Franz Anton, the eighth of eleven children, was born into a respected family of middle-class town-dwellers. His ancestors included mayors of Rottenburg. He was sent to Vienna to study law when he was still only 14, but music in general, and playing the organ in particular, increasingly took over. It was in the Imperial capital that he achieved his first successes with highly imaginative compositions. Founding his first publishing house was a pioneering move, but not one blessed with any lasting commercial success. It wasn’t until he and Ambrosius Kühnel set up the “Bureau de musique”—now C.F. Peters—in Leipzig in 1800 that he succeeded in establishing a publisher with a global reach. However, Hoffmeister seems to have seen himself first and foremost as a composer and organist, for having established the Bureau, he made the firm over to its employees as early as 1805 (not without a measure of conflict) and returned to his adopted home, Vienna, where he was well respected until his death in 1812.

Symphonies, string quartets, clarinet concertos, notturni—there are now a lot of Hoffmeister recordings. What is lacking is any real catalogue of his works. In any event, Hoffmeister not only wrote at least 60 symphonies, probably five piano concertos, and the viola concerto that is well-known because de rigeur for any viola player applying for orchestral posts, but also nine operas of which one, Der Königssohn von Ithaka to a libretto by Emanuel Schikaneder, was a real success c.1880. There is still a lot of music to discover. For now, however, even the exact enumeration and chronological ordering of many of Hoffmeister’s works is almost impossible. This is true for the dozen or so piano sonatas, the sonatinas and other piano pieces. Listening to the sonatas, the period when the young Beethoven was in Vienna—the years after 1792—suggests itself as a possible time of composition. The transcripts of the first and third sonatas included on the present recording carry the annotation “Pölitz 1797”—probably the name of the copyist and not the homonymous place in Schleswig-Holstein. This means the works must have been composed before 1797. The fact that the title pages of all three sonatas specify that they are for fortepiano or harpsichord indicates that both composer and copyist were active at the time of transition from the Baroque keyboard instrument to that of the Classical and Romantic periods. Since this was a fluid transition, it was, for commercial reasons, necessary to cater to adherents of both the old and the new tonal ideals. Had Hoffmeister lived to see the modern grand piano that developed out of the fortepiano, he would automatically have expected people to play his music on it.

Hoffmeister’s music is distinguished by a considerable degree of melodic inspiration and harmonic skill.

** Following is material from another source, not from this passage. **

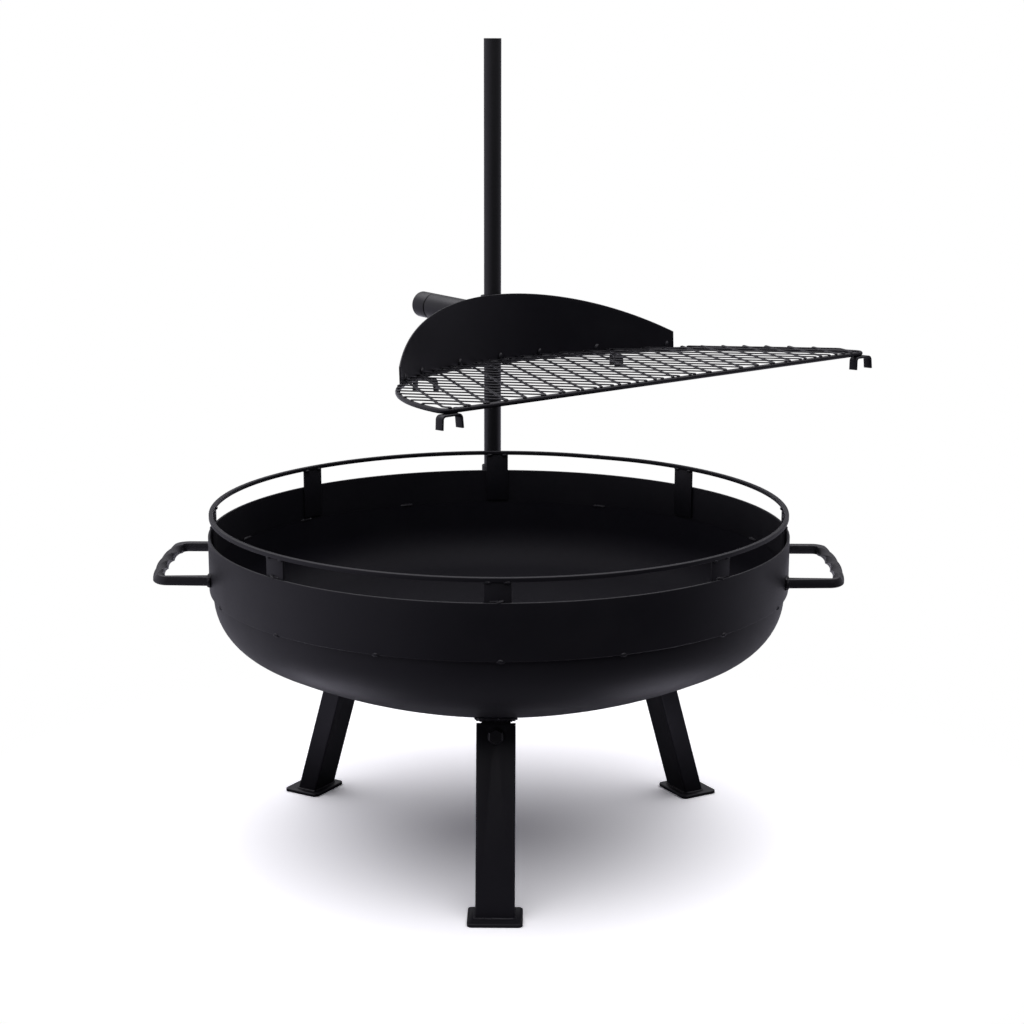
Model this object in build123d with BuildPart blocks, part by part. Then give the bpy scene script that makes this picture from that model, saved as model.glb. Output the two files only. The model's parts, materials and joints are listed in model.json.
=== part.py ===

Whilst unable to quite plumb the depths explored by his great colleagues, he was a master at avoiding the shallows of trivial salon entertainment. The Sonata in D major that was copied by a certain Herr Pölitz begins with a lively, pithily formulated Allegro, whose playful, catchy main theme dominates the entire movement in a series of imaginative transformations whilst also influencing the energetic secondary subject. The spirit of Mozart is clearly discernible in this enjoyable music. This is also true of the more pensive second movement, marked Poco adagio, whose subtle dreaminess unfolds with charming brevity. In the Rondeau finale, which is also amazingly concise, the listener is surprised by powerful, insistent chords.

The Sonata in C major, transcribed by an unknown copyist, was found in the Court library (Hofbibliothek) in Donaueschingen. It may be an arrangement of a sonata for transverse flute and harpsichord—whether by Hoffmeister himself or by one of his colleagues is currently impossible to say. In any event, the fact that the entire piece is reminiscent of a duo for two hands points to such an arrangement. Here too, the first movement, a dramatically exaggerated Allegro that is rich in contrast, lasts longer than the second and third movements put together. A searching Andante intermezzo is followed by an effective, surprisingly passionate Rondo lasting a little over two minutes.

The experimental Sonata in B flat major comes down to us in the copy from 1797 by Pölitz. It is the only one of Hoffmeister’s sonatas to have a slow first movement. Hoffmeister did not go in for meditative probing or ambiguous tranquillity in an Adagio; it is persistent questioning that is typical of his work—here leading attacca into the succinct, strangely hesitant Allegretto. The final movement in E flat major—unusually, an Andante,—is cast in the same vein. It takes a simple, folk-like theme and subjects it to a dozen variations. Hoffmeister unfolds a real panorama of tone mixtures and emotions, going way beyond his usual, elegant art. Beethoven in his late period and Franz Schubert were to go further in this direction.